Securities and Exchange Board of India

PR No.18/2024

Advisory regarding investment in securities of the Companies listed on the SME Segment of Stock Exchanges

The Small and Medium Enterprises (SME) platform of the Stock Exchanges was operationalised in the year 2012 to serve as an alternative source of raising funds for emerging businesses. Ever since, there has been an increase in the number of SME issues as also the investor participation in such offerings. During the last decade, more than ₹ 14,000 Crores has been raised through this platform, of which around ₹ 6,000 Crores was raised during FY ‘24.

However, it has come to the notice of SEBI that, post listing, some of the SME companies and / or their promoters have been resorting to certain means that project an unrealistic picture of their operations. Such companies / promoters have been seen to make public announcements that create a positive picture of their operations. These announcements are typically followed up with various corporate actions such as bonus issues, stock splits, preferential allotments, etc.

The above actions create a positive sentiment amongst investors, which induces them into purchasing such securities. Simultaneously, this also presents an easy opportunity to the promoters to off-load their holdings in such companies at elevated prices.
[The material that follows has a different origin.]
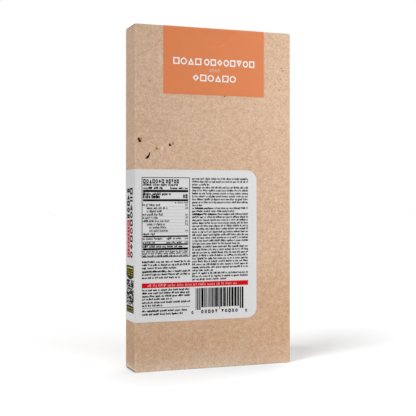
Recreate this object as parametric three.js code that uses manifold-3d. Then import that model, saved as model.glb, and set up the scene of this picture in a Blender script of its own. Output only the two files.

SEBI, in the recent past, has passed Orders against such entities, which are available on the SEBI website. It can be seen that the modus-operandi of these entities follows a pattern that is by and large similar to what has been mentioned above.

SEBI urges investors to be careful and watchful of the aforesaid patterns and exercise caution while investing in such securities. Further, investors are advised to not rely on unverified social media posts and not to invest based on tips / rumours.

This advisory is being issued in the interest of investors.